▶ [PROBLEM TO WORK ON]:
Pull out every line below containing the word "materials".

-- START DATA SHOWN --

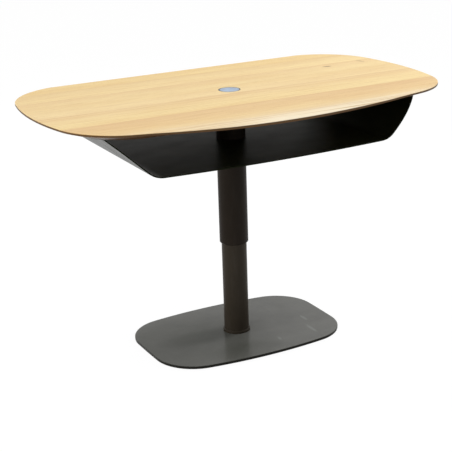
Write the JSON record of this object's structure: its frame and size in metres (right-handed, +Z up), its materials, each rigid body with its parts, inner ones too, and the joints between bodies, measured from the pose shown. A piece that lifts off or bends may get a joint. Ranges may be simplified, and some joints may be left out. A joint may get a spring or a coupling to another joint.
{
  "type": "height-adjustable coffee table",
  "caption": "Height-adjustable coffee table: rounded wooden top with a press-button release, open bent-metal tray below, telescopic centre column and flat steel base plate.",
  "frame": {"origin": "centre of the base on the floor, below the column's axis", "axes": "+X along the long side of the top, +Z up along the column, +Y towards the far long side as seen from the front"},
  "size_m": [1.12, 0.68, 0.706],
  "materials": {
    "oak": "clear satin lacquer",
    "black_steel": "satin powder coat",
    "grey_steel": "satin powder coat",
    "brown_steel": "satin powder coat",
    "black_plastic": "moulded, satin",
    "brushed_metal": "circular brush",
    "dark_rim": "dark anodised",
    "zinc_steel": "zinc plated",
    "spring_steel": "drawn wire",
    "chrome_rod": "ground and plated",
    "black_paint": "gloss paint",
    "rubber_pad": "soft pad"
  },
  "bodies": {
    "pedestal": {"base_plate": "grey_steel", "base_screws": "zinc_steel", "base_glides": "rubber_pad", "foot_plug": "zinc_steel", "foot_ring": "black_steel", "inner_tube": "brown_steel", "upper_bush": "black_plastic", "gas_cylinder": "black_paint", "cylinder_gland": "zinc_steel", "cylinder_nut": "zinc_steel"},
    "board": {"tabletop": "oak", "button_bezel": "dark_rim", "button_spring": "spring_steel", "mounting_plate": "black_steel", "plate_screws": "zinc_steel", "tray": "black_steel", "tray_screws": "zinc_steel", "outer_tube": "black_steel", "lower_bush": "black_plastic", "guide_key": "zinc_steel", "gas_rod": "chrome_rod", "gas_piston": "zinc_steel", "rod_nuts": "zinc_steel"},
    "button": {"release_button": "brushed_metal", "button_stem": "zinc_steel", "release_pin": "zinc_steel"}
  },
  "joints": [
    {"name": "lift", "type": "slide", "parent": "pedestal", "child": "board", "axis": [0, 0, 1], "range_m": [-0.255, 0]},
    {"name": "button_press", "type": "slide", "parent": "board", "child": "button", "axis": [0, 0, -1], "range_m": [0, 0.004], "stiffness_N_per_m": 2500, "springref_m": -0.003, "deforming": ["button_spring"]}
  ]
}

-- END DATA SHOWN --

▶ [ANSWER TO THE TASK]:
Write the JSON record of this object's structure: its frame and size in metres (right-handed, +Z up), its materials, each rigid body with its parts, inner ones too, and the joints between bodies, measured from the pose shown. A piece that lifts off or bends may get a joint. Ranges may be simplified, and some joints may be left out. A joint may get a spring or a coupling to another joint.
  "materials": {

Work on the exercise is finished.